A Parent’s Guide to Gun Safety in the Home
What’s your worst nightmare as a parent?
What would you do if you awoke to the sounds of your children screaming as they were dragged out of your home in the middle of the night?
It’s almost unimaginable.
That’s why the U.S. Constitution guarantees Americans the right to bear arms. Citizens who exercise this right have the responsibility to practice gun safety in the home.
On the one hand, you have the right to defend your family against tragedies like these:
- Six-year-old JonBenet Ramsey was found strangled in her family’s basement in Boulder, Colorado, in 1996.
- Fourteen-year-old Elizabeth Smart was kidnapped from her Salt Lake City home in 2002.
- Three-year-old Kristyanna Cowan was stabbed to death by a meth addict at the CasaBlanca RV Park in Mesquite, Nevada, in 2003.
- On the other hand, all parents share the responsibility to take gun safety seriously, so the nation never has to endure any more senseless deaths like these:
- Teen shooters Eric Harris and Dylan Klebold shocked the country when they shot up Columbine High School in Littleton, Colorado, in 1999.
- Adam Lanza killed 20 children and six educators with his mother’s semiautomatic weapons at Sandy Hook Elementary School in Newtown, Connecticut, in 2012.
- A 5-year-old boy accidentally shot and killed his 2-year-old sister with a rifle he received as a birthday gift in southern Kentucky earlier this year.
High-profile shootings shouldn’t spook you into getting rid of your guns. But they should remind us of how important it is to use and store firearms responsibly.
Here are four simple gun safety rules for kids:
1. Remove temptation by keeping guns locked up.
Some parents assume they can avoid using a locking pistol case or rifle cabinet by simply hiding their firearms in a “safe” place. The reality, though, is that kids are curious, adventurous and smart. You might be (unpleasantly) surprised by just how much exploring and snooping your kids do inside your home when you’re not there.
Lock up your guns. It’s better to be safe than sorry. But remember, you still need to be able to access your firearm quickly in an emergency.

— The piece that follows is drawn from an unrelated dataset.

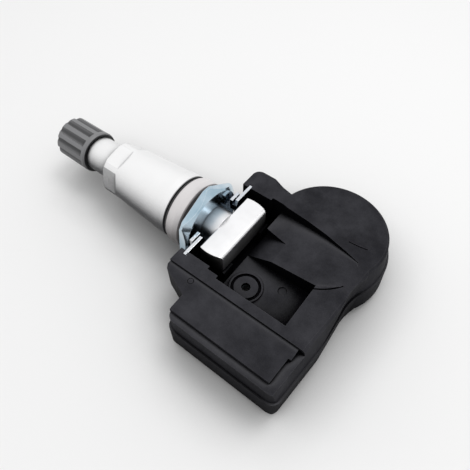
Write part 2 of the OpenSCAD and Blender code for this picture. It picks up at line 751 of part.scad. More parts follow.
// Base tray: the lower shell, with posts for the board and a seat for the battery
post_r = 1.0;
post_inset = 1.2;
post_places = [[board_x0 + post_inset, board_y0 + post_inset], [board_x1 - post_inset, board_y0 + post_inset],
    [board_x1 - post_inset, -3.4], [board_x0 + 6, -2.4]];
ring_post = 0.6 * cell_r;
module base_tray() {
    color([0.13, 0.13, 0.14]) union() {
        difference() {
            tray_form(0, base_z, split_z);
            tray_form(-wall, tray_floor, split_z + over);
            // Room for the tub of the foot pocket
            block([ear_x, -pocket_wide - wall - fit, tub_floor - fit],
                [pocket_x + wall + fit, pocket_wide + wall + fit, split_z + over]);
        }
        for (p = post_places) translate([p[0], p[1], tray_floor - eps])
            cylinder(h = board_under - tray_floor + eps, r = post_r, $fn = corner_fn);
        translate([dome_x, dome_y, tray_floor - eps]) difference() {
            cylinder(h = cell_under - tab_t - tray_floor + eps, r = ring_post, $fn = round_fn);
            translate([0, 0, -over]) cylinder(h = 3 * over, r = ring_post - post_inset, $fn = round_fn);
        }
    }
}

// Circuit board, cut round the battery and clear of the foot pocket
module circuit_board() {
    tub_side = pocket_wide + wall + slack;
    color("darkgreen") prism_z(board_under, board_top) difference() {
        polygon([[board_x0, board_y0], [board_x1, board_y0], [board_x1, dome_y - 4], [tub_x, dome_y - 4],
            [tub_x, -tub_side], [board_x0, -tub_side]]);
        translate([dome_x, dome_y]) circle(r = cell_r + slack, $fn = round_fn);
    }
}

// Battery: a lithium coin cell with its stepped rim
module battery() {
    color("silver") translate([dome_x, dome_y, cell_under]) rotate_extrude($fn = round_fn) polygon([
        [0, 0], [cell_r - 1.6, 0], [cell_r - 1.4, 0.35], [cell_r - 0.5, 0.35], [cell_r, 0.9],
        [cell_r, cell_t - 0.4], [cell_r - 0.4, cell_t], [0, cell_t]]);
}

// Welded tab on one face of the battery, bent to meet the board
tab_w = 2.4;
module battery_tab(face_z, board_z, turn_z) {
    reach = cell_r + 1.4;
    color("gainsboro") translate([dome_x, dome_y, 0]) rotate([0, 0, turn_z]) union() {
        block([cell_r * 0.35, -tab_w / 2, face_z], [reach, tab_w / 2, face_z + tab_t]);
        block([reach - tab_t, -tab_w / 2, min(board_z, face_z)],
            [reach, tab_w / 2, max(board_z, face_z + tab_t)]);
    }
}
module battery_tab_top() {
    battery_tab(cell_top, board_top, -55);
}
module battery_tab_bottom() {
    battery_tab(cell_under - tab_t, board_under, -100);
}

// Pressure sensor chip, with the small hole over its sensing cell
module pressure_sensor() {
    chip_x = tub_x + slack;
    color([0.16, 0.16, 0.17]) difference() {
        block([chip_x, port_y - chip_w / 2, board_top], [chip_x + chip_w, port_y + chip_w / 2, board_top + chip_t]);
        translate([port_x, port_y, board_top + chip_t / 2]) cylinder(h = chip_t, r = port_r, $fn = round_fn);
    }
}

// Soft ring that seals the chip to the underside of the port
module port_seal() {
    color("lightblue") translate([port_x, port_y, board_top + chip_t]) difference() {
        cylinder(h = recess_z - port_wall - board_top - chip_t, r = port_r + 1.2, $fn = round_fn);
        translate([0, 0, -over]) cylinder(h = 3 * over, r = port_r, $fn = round_fn);
    }
}

// Receiving coil: a ferrite bar between two flanges
coil_half = 3.6;
coil_flange = 0.9;
coil_h = 2.4;
module antenna_coil() {
    core = coil_half - coil_flange;
    color([0.35, 0.22, 0.14]) translate([board_x1 - coil_half - slack, board_y0 + 3.9, board_top]) union() {
        for (x = [-coil_half, core]) block([x, -coil_h / 2, 0], [x + coil_flange, coil_h / 2, coil_h]);
        translate([-core - eps, 0, coil_h / 2]) rotate([0, 90, 0])
            cylinder(h = 2 * (core + eps), r = coil_h / 2 - 0.15, $fn = round_fn);
    }
}

// Transmitting antenna: a bent strip that stands over the board on two legs
module loop_antenna() {
    strip = 0.5;
    span = 8;
    height = 3.2;
    color("goldenrod") translate([board_x0 + 4.9, board_y0 + strip, board_top]) union() {
        for (x = [0, span - strip]) block([x, -strip / 2, 0], [x + strip, strip / 2, height]);
        block([0, -strip / 2, height - strip], [span, strip / 2, height]);
    }
}

// Crystal in its metal can
crystal_size = [3.2, 2.5, 0.9];
crystal_place = [10.4, 6.5];
module crystal() {
    color("silver") translate([board_x0 + crystal_place[0], board_y0 + crystal_place[1], board_top])
        cube(crystal_size);
}

// Small chip parts: one row of capacitors beside the edge and two rows of resistors
cap_size = [1, 2, 0.6];
cap_place = [0.8, 3.2];
cap_pitch = 1.9;
cap_count = 5;
res_size = [1.6, 0.8, 0.5];
res_place = [10.8, 12.8];
res_pitch = [2.28, 2.4];
module chip_row(size, place, pitch, count) {
    for (k = [0 : count - 1]) translate([board_x0 + place[0] + k * pitch, board_y0 + place[1], board_top])
        cube(size);
}
module chip_parts() {
    color("tan") {
        chip_row(cap_size, cap_place, cap_pitch, cap_count);
        chip_row(res_size, res_place, res_pitch[0], 3);
        chip_row(res_size, res_place + [0, res_pitch[1]], res_pitch[0], 3);
    }
}

valve_cap();
cap_seal();
valve_stem();
core_body();
core_seal();
core_pin();
core_spring();
collar_nut();
slip_ring();
grommet();
support_ring();
lock_washer();
lock_nut();
retaining_plate();
upper_shell();
base_tray();
circuit_board();
battery();
battery_tab_top();
battery_tab_bottom();
pressure_sensor();
port_seal();
antenna_coil();
loop_antenna();
crystal();
chip_parts();
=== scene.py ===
import math
import bmesh
import bpy
from mathutils import Matrix, Vector


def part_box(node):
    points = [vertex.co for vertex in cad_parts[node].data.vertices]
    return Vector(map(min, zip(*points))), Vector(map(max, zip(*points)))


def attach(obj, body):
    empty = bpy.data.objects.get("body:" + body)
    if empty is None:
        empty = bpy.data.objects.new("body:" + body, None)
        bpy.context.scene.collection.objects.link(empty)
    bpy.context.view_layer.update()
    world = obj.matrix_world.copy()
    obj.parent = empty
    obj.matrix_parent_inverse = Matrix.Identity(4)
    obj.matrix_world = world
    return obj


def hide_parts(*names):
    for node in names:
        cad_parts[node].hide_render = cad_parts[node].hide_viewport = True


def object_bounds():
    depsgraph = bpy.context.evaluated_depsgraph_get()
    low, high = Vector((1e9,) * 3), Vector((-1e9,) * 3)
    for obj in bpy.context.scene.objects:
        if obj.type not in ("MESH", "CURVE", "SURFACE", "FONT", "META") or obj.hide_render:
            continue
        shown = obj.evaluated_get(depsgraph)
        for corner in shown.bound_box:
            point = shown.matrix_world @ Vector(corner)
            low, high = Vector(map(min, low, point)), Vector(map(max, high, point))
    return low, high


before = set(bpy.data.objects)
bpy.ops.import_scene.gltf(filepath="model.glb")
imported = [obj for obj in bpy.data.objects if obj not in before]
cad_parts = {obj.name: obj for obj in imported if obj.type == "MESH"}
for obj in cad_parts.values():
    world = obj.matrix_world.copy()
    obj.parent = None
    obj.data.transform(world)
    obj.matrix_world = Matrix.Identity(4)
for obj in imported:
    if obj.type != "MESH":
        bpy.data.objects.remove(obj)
cadBox = [list(corner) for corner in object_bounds()]
mm = 0.001
print("frame loaded:", len(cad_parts), "nodes")

# the camera's figures are in degrees, millimetres and pixels, and were fitted to the photo
view = dict(turn=37.77, rise=54.961, roll=-0.393, aside=10.927, above=-6.286, away=101.167,
            focalPx=449.97, framePx=470, filmWidth=36, nearClip=5)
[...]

So, choose your lockbox wisely. You can find gun boxes that open in response to a computer chip in your wristband or ring. More advanced versions even respond to your fingerprints.
2. Never let a child touch a gun without adult supervision.
Gun safety in the home boils down to access. As your children get older, you may want them to learn how to use a firearm. For example, your family might enjoy hunting or target shooting.
Make sure you provide adult supervision whenever guns are involved. The State of California Department of Justice urges gun owners to store unloaded guns separate from ammunition. This makes it harder for young children or teens to use firearms without your permission.
3. Educate your kids on proper firearm safety.
Kids see a lot of violence on television and in video games. It’s important for parents to talk to children about firearm safety, particularly if you keep guns in your home.
Educate your children on the differences between make-believe violence and the real-world consequences of misusing or abusing a firearm.
When they are younger, teach them to avoid touching guns and to tell an adult if they see other children carrying weapons. As they grow older, teach them to always assume a gun is loaded and to keep their fingers off the trigger until they are ready to shoot.
Even if they’ve taken a gun-safety class, remind them of the rules, including how to properly clean and store firearms.
4. Keep gun-cleaning supplies out of reach.
Safety advocates focus so much on the dangers of bullets that it’s easy to overlook the potential health risks associated with cleaning supplies. Some solvents include toxic chemicals, such as kerosene.
If kerosene is ingested or mishandled, it may cause skin irritation, breathing problems or vomiting, according to the National Institutes of Health.
Keep your cleaning supplies locked up or at least out of reach of your kids.
Responsible gun ownership creates a safer society. That’s what America’s founding fathers had in mind. And it all starts with gun safety at home.